Enhanced Simulation of Supercooled Liquid Water for In-Flight Icing Using an Aerosol-Aware Microphysics Scheme with CAMS Reanalysis

Abstract. Aerosol-cloud interactions profoundly influence the properties of supercooled liquid water, which in turn play a critical role in aircraft icing. However, accurately quantifying aerosol emission inventories and their spatiotemporal distributions remains a major challenge. In this study, the Thompson-Eidhammer aerosol-aware microphysics scheme is applied to an in-flight icing event over the high-aerosol-concentration environment of the Sichuan Basin, China. Three numerical experiments with different initial aerosol number concentrations are conducted: Default, Climatology, and Copernicus Atmosphere Monitoring Service reanalysis (CAMS), representing clean and polluted conditions. All three experiments successfully reproduce the synoptic-scale spatial distribution of supercooled liquid water. Compared with the clean environment, the polluted scenarios simulate higher supercooled liquid water mass mixing ratios, greater cloud droplet number concentrations, smaller median volume diameters, and longer cloud system lifetimes. The experiments also reveal that stronger auto-conversion process in clean conditions suppresses supercooled liquid water formation, whereas enhanced accretion process in polluted environments promotes supercooled liquid water depletion.
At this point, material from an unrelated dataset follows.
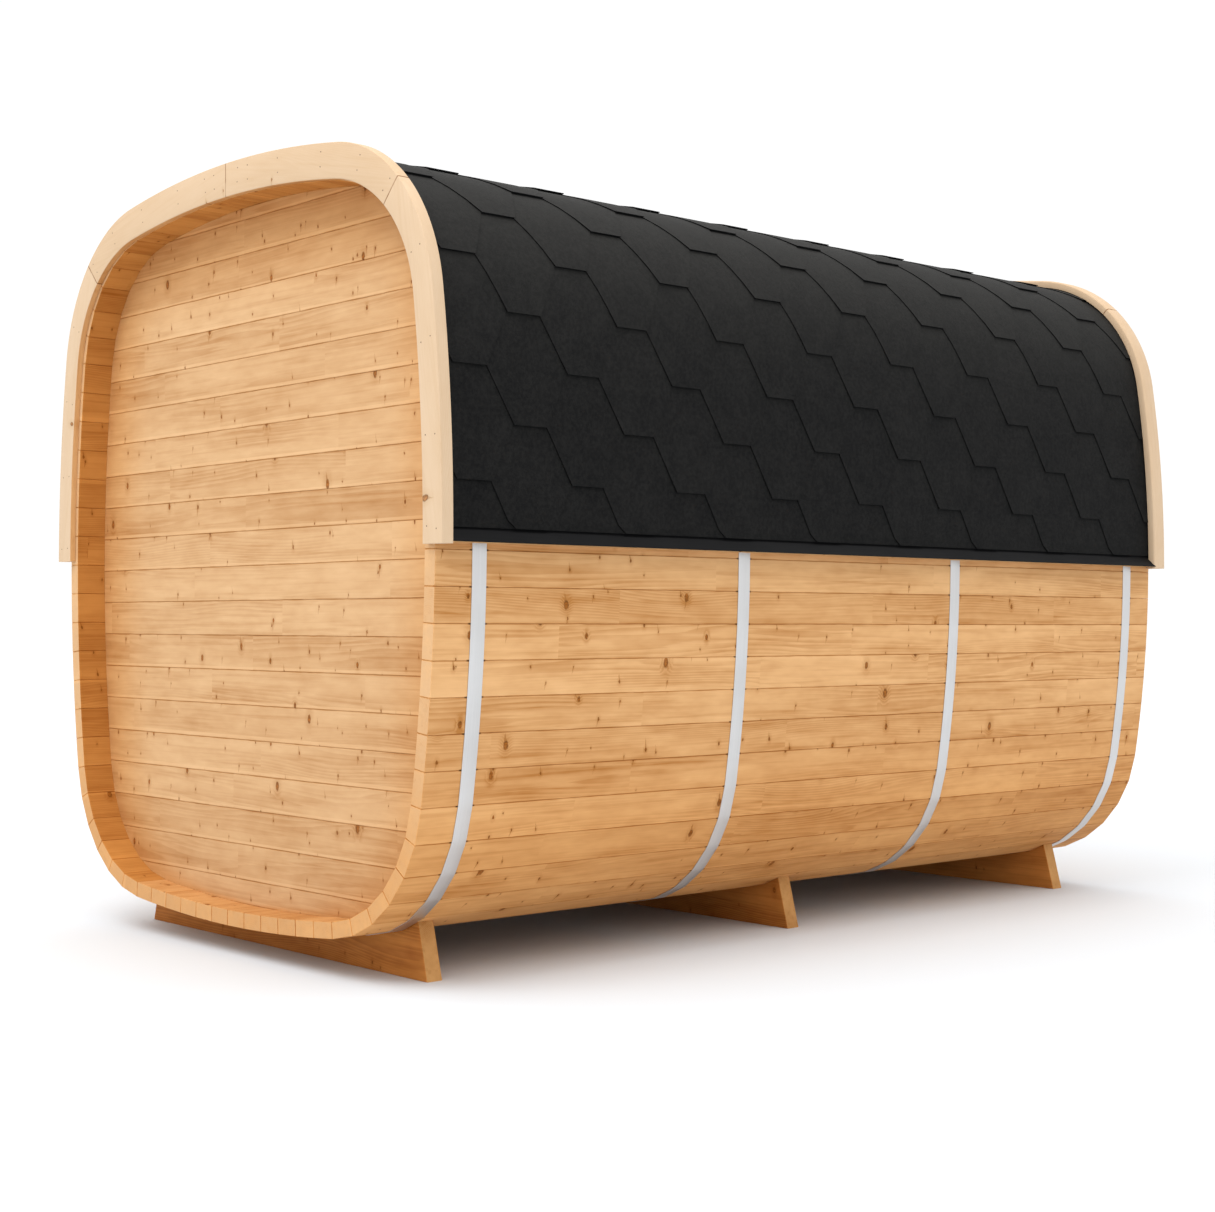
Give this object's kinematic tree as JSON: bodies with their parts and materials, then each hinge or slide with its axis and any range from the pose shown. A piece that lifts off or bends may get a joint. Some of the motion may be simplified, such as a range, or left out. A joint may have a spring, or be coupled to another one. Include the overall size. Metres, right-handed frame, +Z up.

Comparison with in situ aircraft observations indicates that, among the three numerical experiments, the CAMS experiment performs best in capturing high supercooled liquid water contents and large median volume diameters. These findings highlight the importance of real-time aerosol input for improving the simulation of aerosol-cloud interactions and supercooled liquid water characteristics.